Evaluations such as those shown in Fig. 4[link] are invaluable to determine whether it is advantageous in a real experiment to consecutively measure two NR curves from a sample bathed in distinct solvents or, rather, to allocate the same total measurement time to a single measurement with one solvent. In this example, values at the plot diagonal are consistently lower than off-diagonal values, which would argue in favor of conducting two distinct measurements.

3.1.3. Dependence of ΔH on counting time

Fig. 5[link](a) shows the information gain ΔH as a function of the counting time t for a single NR measurement of the model structure (Fig. 2[link]) immersed in D2O. After an initial fast increase of ΔH within the first 3 h of measurement, the information gain quickly enters a region of diminishing return in which further improvement requires increasingly long counting times. For the presented example and simulated instrument, we consider the transition region between those two regimes at 3–6 h an optimal range of counting time. The observed time dependence of the information gain is similar to those previously reported (Pedersen et al., 2014[Pedersen, M. C., Hansen, S. L., Markussen, B., Arleth, L. & Mortensen, K. (2014). J. Appl. Cryst. 47, 2000-2010.]; Berk & Majkrzak, 2009[Berk, N. F. & Majkrzak, C. F. (2009). Langmuir, 25, 4132-4144.]). It suggests that, at least for this simple test structure, an increase in neutron flux on future instrumentation will allow for shorter measurement times but may not yield significantly reduced fit parameter confidence limits.

[Figure 5]
Figure 5
Information gain ΔH as a function of the counting time t for a single NR measurement of the model structure (Fig. 2[link]) in D2O, calculated using the KDN estimate and plotted on linear (a) and logarithmic (b) time scales. The continuous curves are fits to equation (23)[link], which describes the information gain as being limited by the capacity of m′ parallel independent Gaussian channels.
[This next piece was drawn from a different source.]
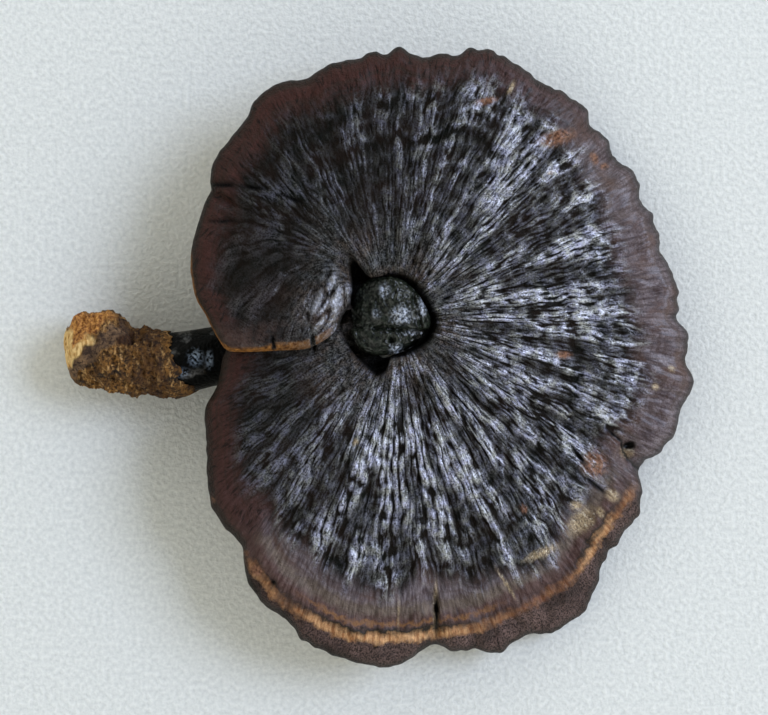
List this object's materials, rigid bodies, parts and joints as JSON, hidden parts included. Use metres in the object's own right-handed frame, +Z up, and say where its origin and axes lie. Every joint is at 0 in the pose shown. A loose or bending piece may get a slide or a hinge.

The displayed time range in (a) has been shortened to 24 h to focus on experimentally relevant measurement times. Error bars indicate one standard deviation obtained from ten independent simulations.

To describe the functional form of the relation shown in Fig. 5[link], we simplify the situation and consider the capacity of the Gaussian channel shown in Fig. 1[link] to be the single limiting factor for the information gain. In other words, for the current example we assume that the exact parameter vector θ used for data simulation could be retrieved by the MCMC simulation given noise-free reflectivity data y(Qz). We therefore neglect other limiting factors such as the loss of phase information during reflectivity simulation or shortcomings of the MCMC algorithm. The capacity C of a communication channel is defined as the maximum mutual information between the input X and the output Y for all possible choices of p(x). In communication theory, C sets the maximum transmission rate of information over the channel; in our example it constitutes an upper limit on the information gain on x by knowing y.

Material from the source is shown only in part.